A sphere of mass $2\, kg$ and radius $5\, cm$ is rotating at the rate of $300\, rev / \min$. Then the torque required to stop it in $2 \pi$ revolutions is
AMUAMU 2002
Solution:
From equation of rotational motion, we have
$\omega^{2}=\omega_{0}^{2}=2 \alpha \theta \ldots$ (i)
where $\omega$ is angular velocity, $\alpha$ the angular acceleration and $\theta$ the angular displacement.

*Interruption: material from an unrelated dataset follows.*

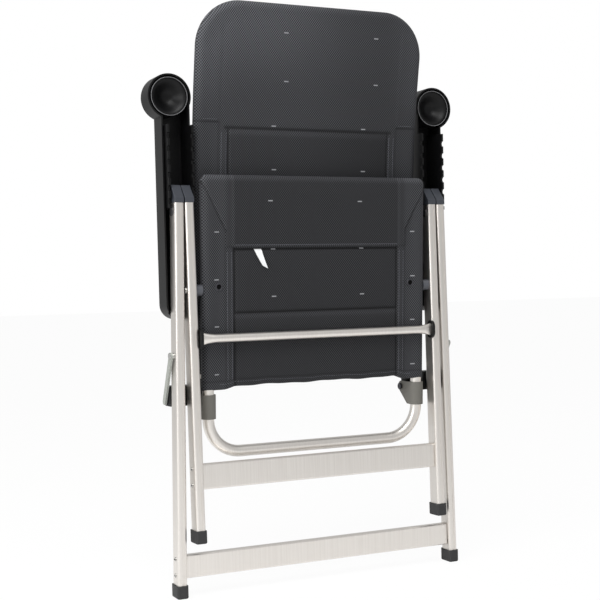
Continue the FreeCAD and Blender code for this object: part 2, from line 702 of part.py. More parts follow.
def back_tube():
    """An upside-down U of round tube, bent forward above the lumbar."""
    start, bend_start, bend_middle, bend_end, upward = back_path()
    corner, half = dim("back_corner"), dim("tube_x")
    corner_start = bend_end + upward * dim("back_upper")
    diagonal = 1 - math.sqrt(0.5)

    def shift(point, x):
        return point + FreeCAD.Vector(x, 0, 0)

    def side_edges(side):
        x = side * half
        middle = shift(corner_start + upward * (corner * math.sqrt(0.5)), side * (half - corner * diagonal))
        top = shift(corner_start + upward * corner, side * (half - corner))
        return [Part.makeLine(shift(start, x), shift(bend_start, x)),
                Part.Arc(shift(bend_start, x), shift(bend_middle, x), shift(bend_end, x)).toShape(),
                Part.makeLine(shift(bend_end, x), shift(corner_start, x)),
                Part.Arc(shift(corner_start, x), middle, top).toShape()], top

    left_edges, left_top = side_edges(-1)
    right_edges, right_top = side_edges(1)
    edges = left_edges + [Part.makeLine(left_top, right_top)] + right_edges[::-1]
    return swept_tube(Part.Wire(Part.sortEdges(edges)[0]), shift(start, -half), Z_AXIS)


def place_on_back(item):
    place(item, (0, dim("hinge_y"), dim("hinge_z")), X_AXIS, dim("back_lean"))


def back_point(y, z):
    """A point in the YZ plane, from chair coordinates to the backrest's own."""
    turn = math.radians(dim("back_lean"))
    y_off, z_off = y - dim("hinge_y"), z - dim("hinge_z")
    return y_off * math.cos(turn) + z_off * math.sin(turn), z_off * math.cos(turn) - y_off * math.sin(turn)


arm_y, arm_z = back_point(dim("arm_pivot_y"), dim("arm_pivot_z"))
tube = back_tube()
for side in (-1, 1):
    hole_x = dim("tube_x") + 1 if side > 0 else -dim("tube_x") - 31
    tube = drill(tube, dim("arm_pin_radius") + dim("running_play"), hole_x, arm_y, arm_z, 30)
back_frame = doc.addObject("Part::Feature", "back_frame")
back_frame.Shape = tube
place_on_back(back_frame)
keep(back_frame, "back_frame")


def back_panel():
    """A plain padded panel between the two side tubes that follows their bend."""
    start, bend_start, bend_middle, bend_end, upward = back_path()
    low = FreeCAD.Vector(0, 0, dim("back_sling_start"))
    high = bend_end + upward * (dim("back_upper") + dim("back_corner") - dim("tube_radius") - 2)
    half_thick = dim("sling_thick") / 2
    bend_centre_y = -dim("back_bend_radius")
    spine = [low, bend_start, bend_middle, bend_end, high]

    def offset(point, push):
        if point.z <= bend_start.z:
            return point + FreeCAD.Vector(0, push, 0)
        if point.z > bend_end.z:
            return point + FreeCAD.Vector(0, upward.z, -upward.y) * push
        centre = FreeCAD.Vector(0, bend_centre_y, bend_start.z)
        return point + (point - centre).normalize() * push

    front = [offset(point, -half_thick) for point in spine]
    rear = [offset(point, half_thick) for point in spine]
    edges = [Part.makeLine(front[0], front[1]), Part.Arc(front[1], front[2], front[3]).toShape(),
             Part.makeLine(front[3], front[4]), Part.makeLine(front[4], rear[4]),
             Part.makeLine(rear[4], rear[3]), Part.Arc(rear[3], rear[2], rear[1]).toShape(),
             Part.makeLine(rear[1], rear[0]), Part.makeLine(rear[0], front[0])]
    outline = Part.Face(Part.Wire(edges))
    panel_solid = outline.extrude(X_AXIS * (2 * dim("sling_half_width")))
    panel_solid.translate(FreeCAD.Vector(-dim("sling_half_width"), 0, 0))
    reach_z = high.z + 1
    inset = dim("sling_clip_back")
    for side in (-1, 1):
        edge_x = side * (dim("sling_half_width") + 1)
        clip = Part.makePolygon([FreeCAD.Vector(edge_x, dim("drill_start"), reach_z - inset),
                                 FreeCAD.Vector(edge_x - side * (inset + 8), dim("drill_start"), reach_z + 8),
                                 FreeCAD.Vector(edge_x, dim("drill_start"), reach_z + 8),
                                 FreeCAD.Vector(edge_x, dim("drill_start"), reach_z - inset)])
        panel_solid = panel_solid.cut(Part.Face(clip).extrude(Y_AXIS * dim("drill_length")))
    return panel_solid


back_sling = doc.addObject("Part::Feature", "back_sling")
back_sling.Shape = back_panel()
place_on_back(back_sling)
keep(back_sling, "back_sling")

for word, side in SIDES:
    # plastic end of the backrest tube, with the eye that turns on the hinge shaft
    name = "back_tube_end_" + word
    across = "%d*tube_x" % side
    socket = rod(name + "_socket", "end_radius", (across, "0", "end_socket"), "end_length-end_socket", "z")
    eye = rod(name + "_eye", "end_eye", (across + "-end_eye_width/2", "0", "0"), "end_eye_width", "x")
    neck = block(name + "_neck", (across + "-end_eye_width/2", "-end_eye*0.8", "0"),
                 (across + "+end_eye_width/2", "end_eye*0.8", "end_socket+1"))
    solid = join(name + "_solid", [socket, eye, neck])
    tube_hole = rod(name + "_tube_hole", "tube_radius+0.1", (across, "0", "back_start-0.2"), "end_length", "z")
    shaft_hole = rod(name + "_shaft_hole", "shaft_radius+running_play", (across + "-30", "0", "0"), "60", "x")
    fitting = cut(name + "_drilled", solid, join(name + "_holes", [tube_hole, shaft_hole]))
    holder = group(name + "_on_back", [fitting])
    place_on_back(holder)
    keep(holder, name)

    length = "arm_inner_x+boss_length-(tube_x+2)"
    shank = rod("arm_pin_shank_" + word, "arm_pin_radius",
                (span(side, "tube_x+2", length), "arm_pivot_y", "arm_pivot_z"), length, "x")
    # the pin's shoulder, which keeps the armrest clear of the tube
    shoulder = rod("arm_pin_shoulder_" + word, "arm_pin_shoulder",
                   (span(side, "tube_x+tube_radius+0.3", "arm_pin_shoulder_length"),
                    "arm_pivot_y", "arm_pivot_z"), "arm_pin_shoulder_length", "x")
    keep(join("arm_pin_" + word, [shank, shoulder]), "arm_pin_" + word)


# ---- armrests -----------------------------------------------------------------------------------

def stadium(name, inset, low_y, high_y):
    """The armrest's plan: a strip with a round rear end and a larger disc in front."""
    low_x, high_x = "arm_inner_x+%s" % inset, "arm_outer_x-%s" % inset
    radius = "(arm_outer_x-arm_inner_x)/2-%s" % inset
    depth = "(%s)-(%s)" % (high_y, low_y)
    strip = block(name + "_strip", (low_x, low_y, "arm_rear_z"), (high_x, high_y, "disc_z"))
    end = rod(name + "_end", radius, ("(arm_inner_x+arm_outer_x)/2", low_y, "arm_rear_z"), depth, "y")
    disc = rod(name + "_disc", "disc_radius-%s" % inset, ("disc_x", low_y, "disc_z"), depth, "y")
    return join(name, [strip, end, disc])


def ring_wall(name, outer, thick, low_y, high_y):
    outside = rod(name + "_out", outer, ("disc_x", low_y, "disc_z"), "(%s)-(%s)" % (high_y, low_y), "y")
    inside = rod(name + "_in", "%s-%s" % (outer, thick), ("disc_x", low_y + "-1", "disc_z"),
                 "(%s)-(%s)+2" % (high_y, low_y), "y")
    return cut(name, outside, inside)


def tooth_gaps(name, start):
    """Half-round notches along the free edge of a rack."""
    count = int((dim("rack_high_z") - dim("rack_low_z")) // dim("tooth_pitch"))
    return [rod("%s_notch_%d" % (name, step), "tooth_radius",
                (start + "-1", "rack_front_y", "rack_low_z+tooth_pitch*%s" % (step + 0.5)), "rack_thick+2", "x")
            for step in range(count)]


def armrest(name, side):
    """A hollow moulding, open underneath, with two notched racks and a row of webs."""
    outer = stadium(name + "_outer", "0", "arm_rim_y", "arm_back_y")
    doc.recompute()
    back = dim("arm_back_y")
    rim = [number for number, edge in enumerate(outer.Shape.Edges, start=1)
           if edge.BoundBox.YMin > back - 0.01]
    rounded = doc.addObject("Part::Fillet", name + "_rounded")
    rounded.Base = outer
    rounded.Edges = [(number, dim("arm_edge_round"), dim("arm_edge_round")) for number in rim]
    inner = stadium(name + "_inner", "arm_skin", "arm_rim_y-1", "arm_back_y-arm_skin")
    shell = cut(name + "_shell", rounded, inner)

    floor = "arm_back_y-arm_skin/2"
    parts = [shell]
    for place_name, start in (("inner", "arm_inner_x"), ("outer", "rack_outer_x")):
        plate = block("%s_%s_rack" % (name, place_name), (start, "rack_front_y", "rack_low_z"),
                      ("%s+rack_thick" % start, floor, "rack_high_z"))
        notches = join("%s_%s_notches" % (name, place_name), tooth_gaps("%s_%s" % (name, place_name), start))
        parts.append(cut("%s_%s_toothed" % (name, place_name), plate, notches))
    web_count = int((dim("rack_high_z") - dim("rack_low_z")) // dim("web_pitch")) + 1
    for step in range(web_count):
        level = "rack_low_z+2+web_pitch*%d" % step
        parts.append(block("%s_web_%d" % (name, step), ("rack_outer_x+rack_thick/2", "arm_rim_y+4", level),
                           ("arm_outer_x-arm_skin/2", floor, level + "+web_thick")))
    parts.append(ring_wall(name + "_rib", "disc_rib_radius", "disc_rib", "arm_rim_y+1", floor))
    parts.append(rod(name + "_boss", "boss_radius", ("arm_inner_x+0.5", "arm_pivot_y", "arm_pivot_z"),
                     "boss_length+2", "x"))
    solid = join(name + "_solid", parts)
    hole = rod(name + "_pin_hole", "arm_pin_radius+running_play",
               ("arm_inner_x-20", "arm_pivot_y", "arm_pivot_z"), "20+boss_length+0.5", "x")
    # the rear end wall is cut away where it meets the rear leg
    leg_gap = block(name + "_leg_gap", ("arm_leg_gap_x", "arm_rim_y-1", "arm_rear_z-arm_leg_gap_reach"),
                    ("arm_leg_gap_x+arm_leg_gap_width", "arm_rim_y+arm_leg_gap_deep", "arm_rear_z"))
    drilled = cut(name + "_drilled", solid, join(name + "_removed", [hole, leg_gap]))
    return mirrored(name, drilled, side)


for word, side in SIDES:
    keep(armrest("armrest_" + word, side), "armrest_" + word)


# ---- links ----------------------------------------------------------------------------------------

def link(name, side):
    """A flat bar with round ends from the rear leg to the rear hinge."""
    run_y, run_z = dim("hinge_y"), dim("hinge_z") - dim("link_pivot_z")
    length, turn = math.hypot(run_y, run_z), math.degrees(math.atan2(run_y, -run_z))
    body = new_body(name)
    strip = new_sketch(body, "YZ_Plane")
    draw_rectangle(strip, "link_width", "%f" % length, level="%f" % (-length / 2))
    pad(body, strip, "link_thick")
    for level in ("0", "%f" % -length):
        end = new_sketch(body, "YZ_Plane")
        draw_circle(end, "link_width/2", "0", level)
        pad(body, end, "link_thick")
    eyes = new_sketch(body, "YZ_Plane")
    draw_circle(eyes, "rivet_radius+running_play")
    pocket(body, eyes, "3*link_thick", both_ways=True)
    start = dim("link_x") if side > 0 else -dim("link_x") - dim("link_thick")
    place(body, (start, 0, dim("link_pivot_z")), X_AXIS, turn)
    return body


for word, side in SIDES:
    keep(link("link_" + word, side), "link_" + word)


# ---- checks and export ---------------------------------------------------------------------------

final_nodes = []
for item in nodes:
    label = item.Label
    item.Label = label + "_drawn"
    moved = group("node_" + label, [item])
    bind(moved, **{"Placement.Base.y": "-frame_shift"})
    moved.Label = label
    final_nodes.append(moved)

doc.recompute()
for item in doc.Objects:
    if "Invalid" in item.State or "Error" in item.State:
        raise RuntimeError("%s failed: %s" % (item.Name, item.State))
for item in final_nodes:
    if item.Shape.isNull() or not item.Shape.isValid() or not item.Shape.Solids:
        raise RuntimeError("%s has no valid shape" % item.Label)

os.makedirs("parts", exist_ok=True)
for item in final_nodes:
    item.Shape.exportStep("parts/%s.step" % item.Label)
print("%d nodes written" % len(final_nodes))
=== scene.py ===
import math

import bmesh
import bpy
import numpy as np
from mathutils import Matrix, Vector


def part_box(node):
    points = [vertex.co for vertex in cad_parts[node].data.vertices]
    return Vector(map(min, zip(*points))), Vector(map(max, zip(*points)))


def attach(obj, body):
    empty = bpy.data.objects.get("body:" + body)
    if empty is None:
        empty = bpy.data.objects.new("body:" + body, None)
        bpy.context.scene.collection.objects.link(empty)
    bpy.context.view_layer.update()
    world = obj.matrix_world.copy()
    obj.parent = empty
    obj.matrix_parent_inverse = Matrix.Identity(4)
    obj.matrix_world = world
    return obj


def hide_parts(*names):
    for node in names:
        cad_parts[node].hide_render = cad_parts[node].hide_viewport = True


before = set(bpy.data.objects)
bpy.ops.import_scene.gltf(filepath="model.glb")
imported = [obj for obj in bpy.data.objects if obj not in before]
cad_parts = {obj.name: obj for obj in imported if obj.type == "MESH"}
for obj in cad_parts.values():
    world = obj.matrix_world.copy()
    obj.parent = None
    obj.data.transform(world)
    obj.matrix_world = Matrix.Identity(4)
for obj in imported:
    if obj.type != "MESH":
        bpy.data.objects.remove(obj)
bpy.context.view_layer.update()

bl_info = {
    "name": "Folding camp chair",
    "version": (1, 0, 0),
    "blender": (4, 5, 0),
    "location": "3D View > Sidebar > Camp Chair",
    "description": "Padded slings, stitching, moulded details and finishes of a folding camp chair",
    "category": "Object",
}

# Places shared with the frame, in metres. Y of the rear legs' plane, the seat's pivot and
# the rear hinge, with the lean of the seat and of the backrest about X in degrees.
SEAT_PIVOT = (-0.0124, 0.565)
SEAT_LEAN = 3.0
HINGE = (0.032, 0.360)
BACK_LEAN = 2.2
BACK_STRAIGHT = 0.372
BACK_BEND_RADIUS = 1.5
BACK_BEND = math.radians(8.8)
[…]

Also, $\omega=2 \pi f \ldots$ (ii)
Where $f$ is number of revolutions.
From Eqs. (i) and (ii), we get
For $\omega=0$ (sphere stop),
$\theta=2 \pi \times 2 \pi=4 \pi^{2} $
$\therefore n =300$ rev / min
$=\frac{300}{60}=5$ rev / s
$\therefore 0=(2 \pi \times 5)^{2}-2 \alpha(2 \pi)^{2} $
$\Rightarrow \alpha=\frac{100 \pi^{2}}{8 \pi^{2}}=12.5$ rad / s
Torque applied $\tau=I \alpha$
where $I$ is moment of inertia, a the angular acceleration.
For a sphere, $I=\frac{2}{5} m R^{2}$
$\therefore \tau=\frac{2}{5} m R^{2} \alpha $
$\Rightarrow \tau=\frac{2}{5} \times 2 \times\left(5 \times 10^{-2}\right)^{2} \times 12.5$
$\Rightarrow \tau=2.5 \times 10^{-2} \,N-m$